Philippe Halaburda’s art: It’s all about the mind
Hey Philippe! Let’s talk about your artistic background
I was born in Meaux, France and i graduated from college through the Art and Graphic Design School EDTA Sornas in Paris in 1995. I have been represented by various American and European galleries with several solo shows since 2016. I am living and working in the United States since 2016.
Which topic within art are you particularly interested in?
Because the blurry boundary between perception and experience always inspired me: I am interested in the randomness crossovers inside our senses (Synaesthesia) through art by imaging abstract visuals – similar to data maps – based on the unconscious and a complete drifting creative process.
Do you have a favorite medium?
I create an unpredictable abstraction, building an emotionally charged explosion of colorful shapes and grids against white space. I use all kinds of mediums: canvas, paper, photos, digital media, or plexiglass. My own techniques of replacing paintbrushes with spatulas or color tapes permit me to create a general topography composed of collected algorithms and data.
What are your artistic objectives?
My work process delves into the complex undercurrents of our intimate and collective interactions. My goal is to engage the audience with their own existence to reveal, in a positive way, their interaction in an environment and their relation to the collective. My own visual language, maps, and frameworks invite the viewer to discover their own subconscious feelings, dreams, and experiences.
What makes your art special?
Psychogeography and drifting are essential to my art: I reveal the interactions of environments and psychology through cognitive and abstract maps. I also follow the Situationist concept of let-it-go and drifting. My art is about psychogeographic mapping and I developed the concept of Geographic Abstraction: I am still searching the point at which psychology and situations collide in art and how thinking looks like in abstraction.
Closing words
My work recently engages also with human nature and any type of situation or element (that includes objects, plants, trees, or animals). I imagine disaggregated cartographies that reveal our social tensions and these invisible connections with the nonhuman world.

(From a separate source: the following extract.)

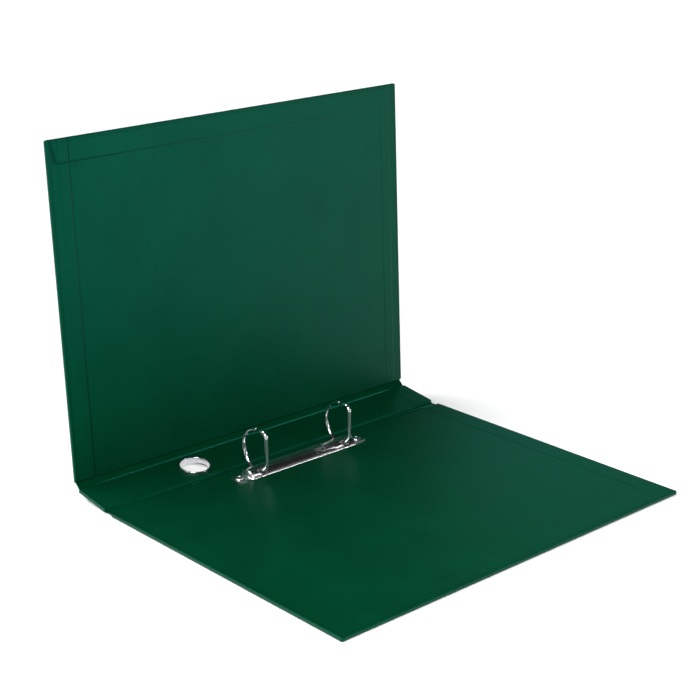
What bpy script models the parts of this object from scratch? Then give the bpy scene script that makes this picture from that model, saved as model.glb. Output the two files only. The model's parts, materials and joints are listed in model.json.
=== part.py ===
"""A two-ring D-ring binder with board covers wrapped in plastic film.

Metres, +Z up. The binder lies open: the back cover is flat on the ground, the spine is
nearly flat beside it, and the front cover stands up. +Y runs along the spine, from the
bottom end of the binder to its top end. The origin is the middle of the whole object's
box, at the ground.
"""

import math

import bmesh
import bpy
from mathutils import Vector

MM = 0.001

# ---- driving dimensions: the case ----
CASE_HEIGHT = 318 * MM  # along the spine
COVER_WIDTH = 248 * MM  # from a cover's crease to its free edge
SPINE_WIDTH = 33.6 * MM  # from crease to crease
HINGE_WIDTH = 8.4 * MM  # each strip of bare film between two creases
FILM = 0.35 * MM
BOARD = 1.7 * MM
GAP = 0.1 * MM  # between two pieces that touch
TURN_IN = 17 * MM  # how far the outer film folds over onto the inside
CORNER_RADIUS = 2.0 * MM
CREASE_HEIGHT = 0.25 * MM  # the crease lines lie inside the outer film
PANEL_PULL_BACK = 0.6 * MM  # from a crease line to the board panel beside it
HINGE_PULL_BACK = 0.3 * MM

# how far each part of the case is turned up from the back cover, which lies flat
BACK_HINGE_TILT = math.radians(4.0)
SPINE_TILT = math.radians(8.0)
FRONT_HINGE_TILT = math.radians(48.5)
FRONT_COVER_TILT = math.radians(89.0)

# ---- driving dimensions: the spine's fittings ----
FINGER_HOLE_Y = -69 * MM
FINGER_HOLE_RADIUS = 11.0 * MM
FINGER_RING_RADIUS = 13.6 * MM
FINGER_RING_FLANGE = 0.8 * MM
WASHER_RADIUS = 13.4 * MM
WASHER_THICKNESS = 0.7 * MM
POCKET_SIZE = (29 * MM, 106 * MM)
POCKET_Y = 46 * MM
POCKET_FILM = 0.3 * MM
POCKET_WELD = 3.0 * MM
THUMB_NOTCH_RADIUS = 5.0 * MM
CARD_SIZE = (21 * MM, 99 * MM)
CARD_THICKNESS = 0.2 * MM

# ---- driving dimensions: the ring mechanism ----
MECHANISM_X = 13.9 * MM  # from the back cover's crease to the middle of the cover plate
RING_SPACING = 80 * MM  # the standard distance between two punched holes
PLATE_HALF_LENGTH = 61.5 * MM
PLATE_HALF_WIDTH = 8.2 * MM
PLATE_RISE = 5.1 * MM
PLATE_SHEET = 0.7 * MM
ARCH_HALF_LENGTH = 49 * MM
TAB_START = 53 * MM
TAB_HALF_WIDTH = 5.3 * MM
WINDOW = (3.6 * MM, 7.7 * MM)  # across the plate, from its middle line
WINDOW_HALF_LENGTH = 2.6 * MM
BLADE_PIVOT = (6.8 * MM, 4.0 * MM)  # across from the middle line, and up
BLADE_SHEET = 0.9 * MM
BLADE_HALF_LENGTH = 46 * MM
BLADE_DROOP = math.radians(4.0)
WIRE_RADIUS = 1.4 * MM
RING_TOP = 38.1 * MM
CURVED_HALF_RADIUS = 16.8 * MM
SEAM_X = 1.7 * MM  # the seam stands this far to the page side of the middle line
CURVED_HALF_END = math.radians(232)  # where the arc turns into the straight foot
STRAIGHT_LEG_X = 12.2 * MM
TOP_BEND_RADIUS = 5.0 * MM
FOOT_BEND_RADIUS = 3.0 * MM
FOOT_BEND_HEIGHT = 12.2 * MM  # where the straight leg's two centre lines would meet
RIVET_Y = 57 * MM
RIVET_SHANK = 1.6 * MM
RIVET_DOME = 3.4 * MM
RIVET_DOME_HEIGHT = 1.5 * MM
RIVET_BACK_HEAD = 4.0 * MM
RUNNING_GAP = 0.2 * MM  # round a shank or a barrel in its hole

# ---- worked out from them ----
BOARD_LOW = FILM + GAP
BOARD_HIGH = BOARD_LOW + BOARD
LINER_LOW = BOARD_HIGH + GAP
PANEL_THICKNESS = LINER_LOW + FILM
HINGE_LINER_LOW = FILM + GAP
PLATE_BASE = PANEL_THICKNESS + GAP + PLATE_SHEET / 2  # the middle of the tab's sheet
RING_CENTRE_HEIGHT = RING_TOP - CURVED_HALF_RADIUS


def along(tilt, length):
    """The step in X and Z along a panel of this tilt, away from the back cover."""
    return Vector((-math.cos(tilt) * length, 0, math.sin(tilt) * length))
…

Abstraction keeps me focused on a quest for unlimited and unknown psychological territories as a springboard for our imagination, your and mine combined.

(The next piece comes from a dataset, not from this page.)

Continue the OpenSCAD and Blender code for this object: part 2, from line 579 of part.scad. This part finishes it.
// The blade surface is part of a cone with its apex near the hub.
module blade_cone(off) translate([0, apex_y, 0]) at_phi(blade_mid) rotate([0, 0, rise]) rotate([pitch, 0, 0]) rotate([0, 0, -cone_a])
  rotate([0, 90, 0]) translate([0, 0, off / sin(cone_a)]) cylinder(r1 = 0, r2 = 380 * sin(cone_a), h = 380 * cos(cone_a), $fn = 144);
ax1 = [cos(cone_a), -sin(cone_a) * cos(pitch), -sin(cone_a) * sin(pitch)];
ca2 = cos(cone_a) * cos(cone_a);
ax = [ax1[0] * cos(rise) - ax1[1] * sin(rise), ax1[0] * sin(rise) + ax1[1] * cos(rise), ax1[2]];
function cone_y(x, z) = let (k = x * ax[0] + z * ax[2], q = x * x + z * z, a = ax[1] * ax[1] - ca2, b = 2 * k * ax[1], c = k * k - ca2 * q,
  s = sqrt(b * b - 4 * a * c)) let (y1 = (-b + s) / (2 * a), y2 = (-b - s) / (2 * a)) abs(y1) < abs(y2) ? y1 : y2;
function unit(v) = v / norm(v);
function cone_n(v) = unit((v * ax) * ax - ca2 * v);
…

Philippe Halaburda ★ Artist resume
I show the invisible interactions of environments and psychology through cognitive and abstract maps. Our environment affects our personal behavior. alters our perceptions, and can change our collective interactions: I translate and shape all these emotions, memories, feelings through geometric shapes, lines, colors, and compositions following a natural creative flow by a complete letting go of control.
Thank you for your interesting text, Philippe.